Born in Nancy, Mique first began working in Versailles as former First Architect to King Stanislaus I, Duke of Lorraine and the father of Marie Leszczyńska. Following the death of Stanislaus in 1766, the queen summoned Mique to work in her service, and entrusted him with the building of a convent for young girls in Versailles (now Lycée Hoche). In the centre of the town the architect built a magnificent Neo-Classical chapel, bearing witness to the taste at the time for Palladian architecture.
Marie Antoinette solicited his services as a token to their shared origins in Lorraine. In turn, he agreed to satisfy all her whims and fancies.
In Versailles, Mique began the refurbishment of her Private Apartments in 1775, including the Méridienne Room, library, private cabinet and billiards room, which underwent various changes depending on the queen’s tastes. In 1782 he created a new, more modest apartment on the ground floor on the Marble Courtyard level, where the apartment belonging to Madame Sophie, one of Louis XV’s daughters, had once been. In the State Apartments he designed the Nobles’ Room in a Neo-Classical style, not afraid to cover the Louis XIV décor with a white ceiling and a cornice. He also annexed the Peace Room to the apartments; it later became the Queen’s Games Room.
In Trianon, considered Marie-Antoinette’s Estate par excellence, no idea was too fantastical. The works included the Queen’s Theatre for the enjoyment of the sovereign and her close friends, a belvedere for her to relax in, and a genuine hamlet for the queen’s bucolic activities, similar to but bigger than the one built by the Prince of Condé in Chantilly. Taking advice from the painter Hubert Robert and the botanist Antoine Richard, Mique also designed an English Garden. An artificial grotto, a Temple of Love and an artificial lake and river were also added to enhance this picturesque setting that encouraged a Rousseauian appreciation of nature.
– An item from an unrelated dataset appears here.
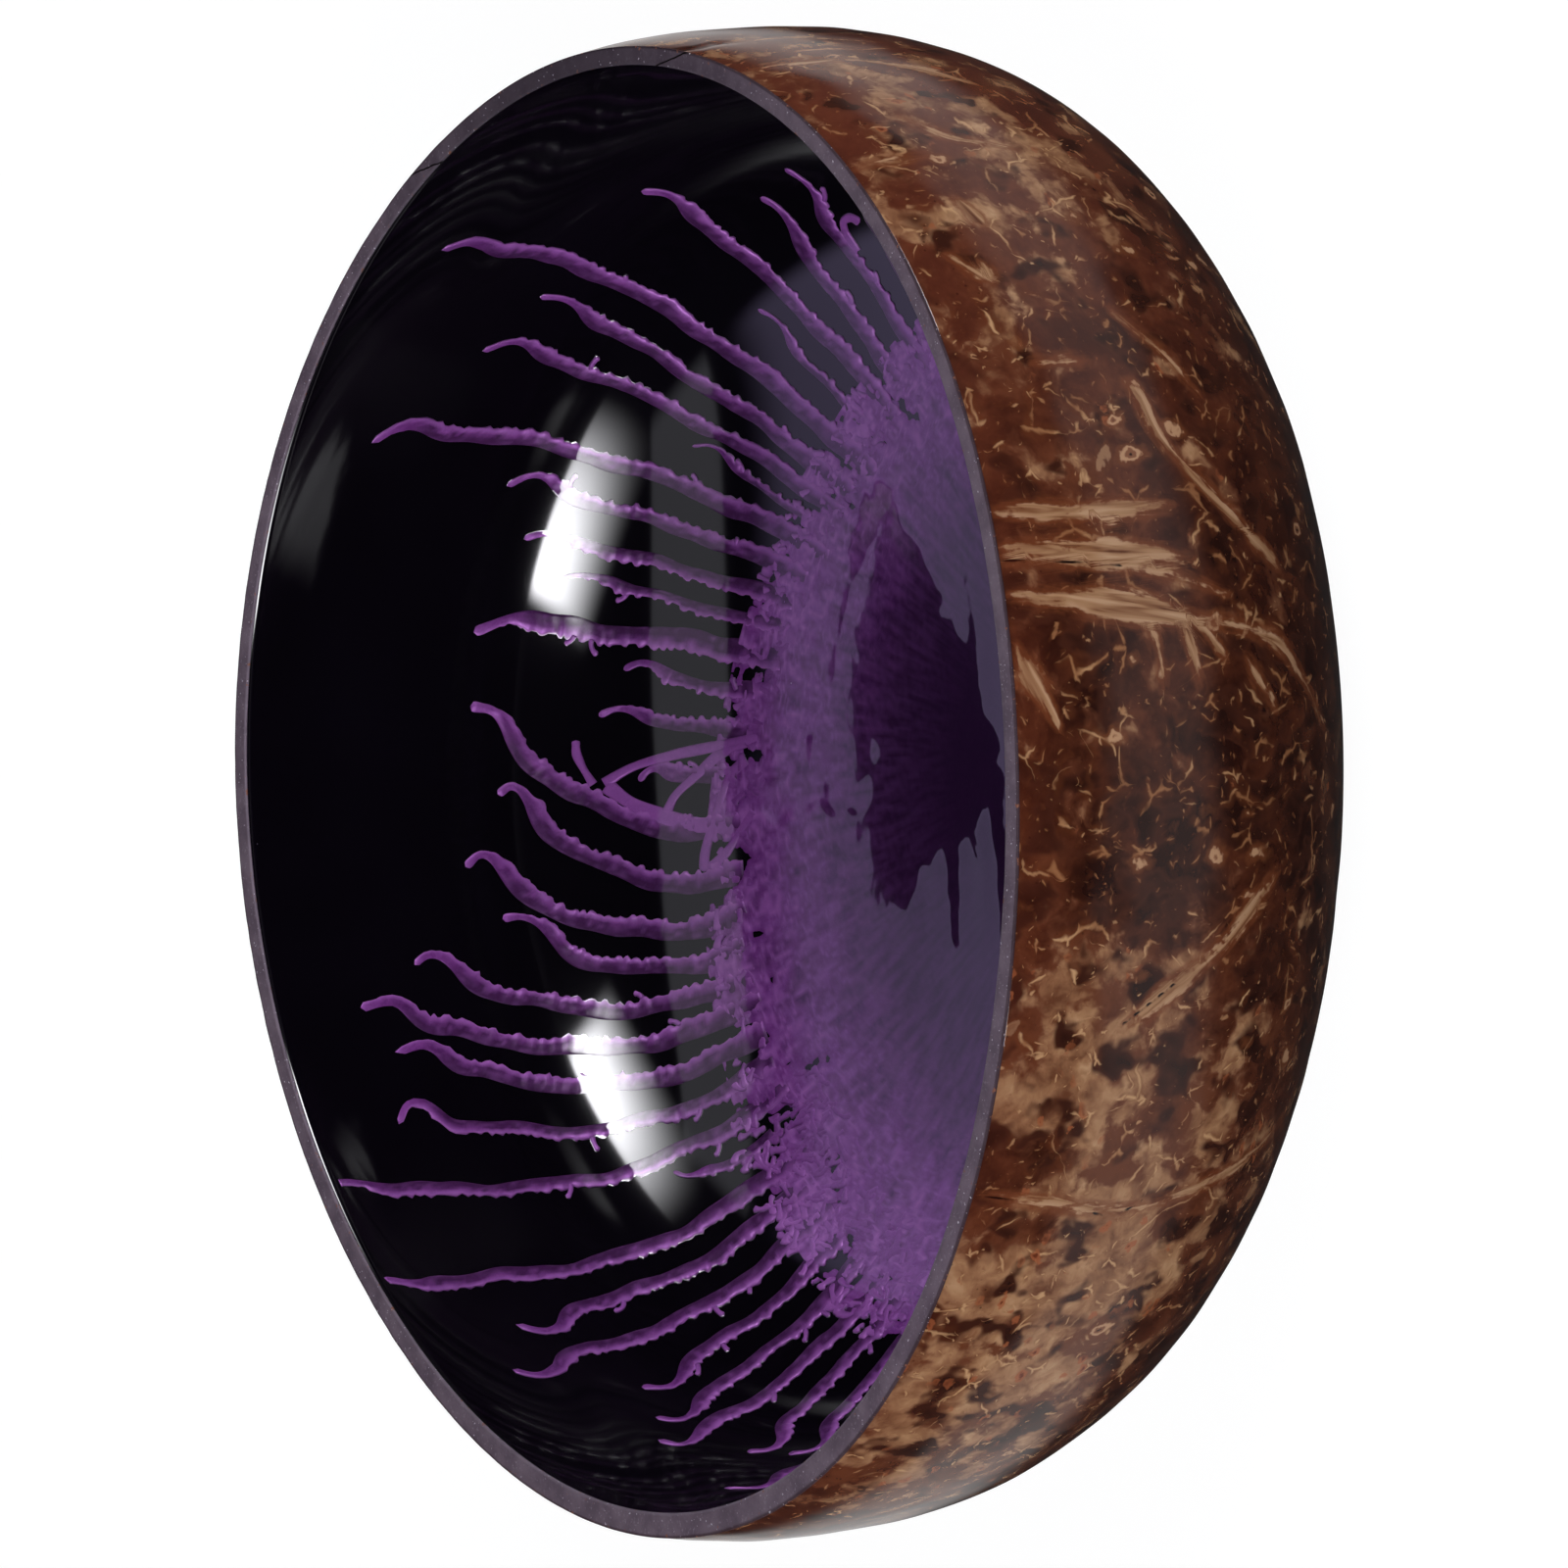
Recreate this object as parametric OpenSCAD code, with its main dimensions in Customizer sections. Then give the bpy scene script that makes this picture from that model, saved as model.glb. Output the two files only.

On the Saint-Cloud hill, whose estate had been given to the queen by Louis XVI, Mique built a hospital for good works. The building was later modified and today only the chapel remains. Another of the architect’s famous works was the Chapel of Carmel de Saint-Denis for Madame Louise, Louis XV’s pious daughter. Zealous in the service of Marie-Antoinette, he was accused of taking part in a conspiracy to save her life, and died at the guillotine in Paris in 1794.